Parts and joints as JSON
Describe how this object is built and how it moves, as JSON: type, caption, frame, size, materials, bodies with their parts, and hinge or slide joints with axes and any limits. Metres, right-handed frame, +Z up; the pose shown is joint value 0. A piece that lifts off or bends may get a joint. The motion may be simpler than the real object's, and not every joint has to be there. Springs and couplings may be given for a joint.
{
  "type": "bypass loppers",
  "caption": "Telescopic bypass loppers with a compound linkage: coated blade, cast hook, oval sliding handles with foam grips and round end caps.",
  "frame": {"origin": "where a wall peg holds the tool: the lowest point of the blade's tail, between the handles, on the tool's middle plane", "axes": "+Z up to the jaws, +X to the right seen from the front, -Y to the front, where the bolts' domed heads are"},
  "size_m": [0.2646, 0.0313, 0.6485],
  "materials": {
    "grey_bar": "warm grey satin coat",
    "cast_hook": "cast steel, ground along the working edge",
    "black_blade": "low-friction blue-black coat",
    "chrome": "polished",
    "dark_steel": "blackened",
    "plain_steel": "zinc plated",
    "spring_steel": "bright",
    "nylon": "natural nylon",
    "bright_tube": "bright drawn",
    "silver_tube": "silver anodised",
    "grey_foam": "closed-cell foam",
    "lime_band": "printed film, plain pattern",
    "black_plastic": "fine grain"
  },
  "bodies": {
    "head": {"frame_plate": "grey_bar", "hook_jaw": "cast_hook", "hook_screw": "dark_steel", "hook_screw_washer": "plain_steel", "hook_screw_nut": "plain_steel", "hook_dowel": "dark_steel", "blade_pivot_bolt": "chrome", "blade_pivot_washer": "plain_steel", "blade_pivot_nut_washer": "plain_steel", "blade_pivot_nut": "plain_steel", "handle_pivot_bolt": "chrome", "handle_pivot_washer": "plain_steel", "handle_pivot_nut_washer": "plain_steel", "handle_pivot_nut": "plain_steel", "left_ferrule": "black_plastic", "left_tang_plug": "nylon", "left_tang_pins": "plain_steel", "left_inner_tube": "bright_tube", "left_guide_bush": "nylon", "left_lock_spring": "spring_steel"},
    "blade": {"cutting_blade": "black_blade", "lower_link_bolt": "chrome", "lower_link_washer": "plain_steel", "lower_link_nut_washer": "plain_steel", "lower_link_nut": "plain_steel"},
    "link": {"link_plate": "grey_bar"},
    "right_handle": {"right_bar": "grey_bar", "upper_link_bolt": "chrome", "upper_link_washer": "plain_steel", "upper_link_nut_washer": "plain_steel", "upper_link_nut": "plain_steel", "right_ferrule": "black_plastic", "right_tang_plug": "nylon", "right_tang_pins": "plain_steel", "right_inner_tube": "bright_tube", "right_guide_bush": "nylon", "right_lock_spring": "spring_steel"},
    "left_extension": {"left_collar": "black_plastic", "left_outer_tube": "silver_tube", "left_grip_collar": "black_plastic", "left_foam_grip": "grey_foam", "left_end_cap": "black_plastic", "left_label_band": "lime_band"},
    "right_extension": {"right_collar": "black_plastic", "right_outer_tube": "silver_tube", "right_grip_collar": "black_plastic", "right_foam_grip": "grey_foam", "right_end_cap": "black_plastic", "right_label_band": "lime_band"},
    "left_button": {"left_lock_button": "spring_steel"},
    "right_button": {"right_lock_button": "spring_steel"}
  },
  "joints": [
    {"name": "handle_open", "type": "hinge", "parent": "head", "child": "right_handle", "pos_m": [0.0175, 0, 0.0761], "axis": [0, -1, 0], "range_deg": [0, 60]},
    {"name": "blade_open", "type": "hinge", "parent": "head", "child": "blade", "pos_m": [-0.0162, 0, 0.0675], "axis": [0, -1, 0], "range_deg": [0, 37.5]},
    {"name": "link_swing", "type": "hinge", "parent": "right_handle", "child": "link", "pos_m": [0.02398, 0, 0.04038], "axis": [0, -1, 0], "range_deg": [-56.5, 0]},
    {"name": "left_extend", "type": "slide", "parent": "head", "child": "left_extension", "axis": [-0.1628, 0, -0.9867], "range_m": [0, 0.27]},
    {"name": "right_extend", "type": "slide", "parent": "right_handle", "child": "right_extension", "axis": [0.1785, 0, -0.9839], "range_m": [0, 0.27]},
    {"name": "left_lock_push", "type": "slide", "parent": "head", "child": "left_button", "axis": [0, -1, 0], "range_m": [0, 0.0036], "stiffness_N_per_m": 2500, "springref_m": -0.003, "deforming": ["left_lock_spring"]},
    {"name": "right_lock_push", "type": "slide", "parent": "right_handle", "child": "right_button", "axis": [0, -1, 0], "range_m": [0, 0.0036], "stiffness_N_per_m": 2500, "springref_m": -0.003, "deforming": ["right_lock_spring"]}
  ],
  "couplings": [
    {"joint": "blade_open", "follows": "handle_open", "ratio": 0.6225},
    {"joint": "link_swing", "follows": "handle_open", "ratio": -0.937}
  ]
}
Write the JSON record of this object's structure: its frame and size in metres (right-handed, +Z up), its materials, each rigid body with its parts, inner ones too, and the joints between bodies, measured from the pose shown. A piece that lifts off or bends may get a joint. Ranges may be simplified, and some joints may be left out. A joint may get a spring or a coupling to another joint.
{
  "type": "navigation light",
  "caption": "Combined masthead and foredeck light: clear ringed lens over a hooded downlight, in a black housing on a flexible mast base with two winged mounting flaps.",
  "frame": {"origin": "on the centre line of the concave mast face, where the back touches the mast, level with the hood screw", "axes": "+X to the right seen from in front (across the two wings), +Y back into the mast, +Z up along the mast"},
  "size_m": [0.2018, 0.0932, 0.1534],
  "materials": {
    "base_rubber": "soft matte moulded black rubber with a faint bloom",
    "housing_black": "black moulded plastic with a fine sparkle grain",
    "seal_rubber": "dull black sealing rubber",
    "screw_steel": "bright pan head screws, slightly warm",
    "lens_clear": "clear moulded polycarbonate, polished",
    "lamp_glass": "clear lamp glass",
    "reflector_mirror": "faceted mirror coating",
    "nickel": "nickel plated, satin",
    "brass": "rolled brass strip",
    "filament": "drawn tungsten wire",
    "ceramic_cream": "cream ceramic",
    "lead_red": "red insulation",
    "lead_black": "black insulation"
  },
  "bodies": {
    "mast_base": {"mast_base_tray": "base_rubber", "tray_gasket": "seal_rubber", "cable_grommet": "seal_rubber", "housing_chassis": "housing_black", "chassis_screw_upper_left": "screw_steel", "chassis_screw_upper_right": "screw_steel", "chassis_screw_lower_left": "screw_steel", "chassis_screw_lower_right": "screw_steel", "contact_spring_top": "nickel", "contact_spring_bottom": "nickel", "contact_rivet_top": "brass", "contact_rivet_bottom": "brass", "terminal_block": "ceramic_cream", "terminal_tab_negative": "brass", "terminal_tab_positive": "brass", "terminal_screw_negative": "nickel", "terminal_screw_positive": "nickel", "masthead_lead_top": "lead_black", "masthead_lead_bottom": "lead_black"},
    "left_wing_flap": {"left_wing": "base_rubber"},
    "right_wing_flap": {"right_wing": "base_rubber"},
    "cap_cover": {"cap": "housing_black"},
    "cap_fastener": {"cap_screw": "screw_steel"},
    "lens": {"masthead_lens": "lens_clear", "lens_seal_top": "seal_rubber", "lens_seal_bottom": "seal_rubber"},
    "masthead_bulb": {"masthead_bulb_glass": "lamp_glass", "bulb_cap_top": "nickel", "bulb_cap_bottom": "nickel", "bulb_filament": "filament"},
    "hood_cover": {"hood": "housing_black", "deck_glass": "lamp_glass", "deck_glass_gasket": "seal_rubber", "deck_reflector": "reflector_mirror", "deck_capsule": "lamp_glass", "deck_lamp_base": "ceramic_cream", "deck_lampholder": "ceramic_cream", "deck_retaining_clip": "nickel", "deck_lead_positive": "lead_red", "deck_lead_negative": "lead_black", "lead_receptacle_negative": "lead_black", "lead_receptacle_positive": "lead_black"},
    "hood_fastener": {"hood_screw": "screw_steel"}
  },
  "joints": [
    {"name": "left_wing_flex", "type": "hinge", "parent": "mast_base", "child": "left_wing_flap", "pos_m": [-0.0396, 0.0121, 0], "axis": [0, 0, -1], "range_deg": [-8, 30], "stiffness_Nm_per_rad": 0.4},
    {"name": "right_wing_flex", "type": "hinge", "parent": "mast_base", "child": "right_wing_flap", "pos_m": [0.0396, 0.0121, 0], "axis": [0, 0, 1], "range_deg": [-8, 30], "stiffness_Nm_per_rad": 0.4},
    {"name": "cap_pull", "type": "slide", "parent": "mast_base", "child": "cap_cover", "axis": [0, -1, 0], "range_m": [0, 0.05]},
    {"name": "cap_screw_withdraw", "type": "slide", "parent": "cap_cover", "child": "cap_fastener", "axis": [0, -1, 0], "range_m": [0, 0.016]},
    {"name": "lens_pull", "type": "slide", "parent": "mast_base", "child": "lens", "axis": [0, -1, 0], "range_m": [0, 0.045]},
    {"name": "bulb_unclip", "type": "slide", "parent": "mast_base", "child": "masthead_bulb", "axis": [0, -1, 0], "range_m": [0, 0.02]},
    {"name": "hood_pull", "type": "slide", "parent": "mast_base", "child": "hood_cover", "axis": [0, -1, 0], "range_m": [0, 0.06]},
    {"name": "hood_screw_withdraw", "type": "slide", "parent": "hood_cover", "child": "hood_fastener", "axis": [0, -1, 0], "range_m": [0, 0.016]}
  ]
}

• [SET EXERCISE]: Set out every line from the material that contains the string "materials".

• [SOLUTION TO THIS TASK]:
Describe how this object is built and how it moves, as JSON: type, caption, frame, size, materials, bodies with their parts, and hinge or slide joints with axes and any limits. Metres, right-handed frame, +Z up; the pose shown is joint value 0. A piece that lifts off or bends may get a joint. The motion may be simpler than the real object's, and not every joint has to be there. Springs and couplings may be given for a joint.
  "materials": {
Write the JSON record of this object's structure: its frame and size in metres (right-handed, +Z up), its materials, each rigid body with its parts, inner ones too, and the joints between bodies, measured from the pose shown. A piece that lifts off or bends may get a joint. Ranges may be simplified, and some joints may be left out. A joint may get a spring or a coupling to another joint.
  "materials": {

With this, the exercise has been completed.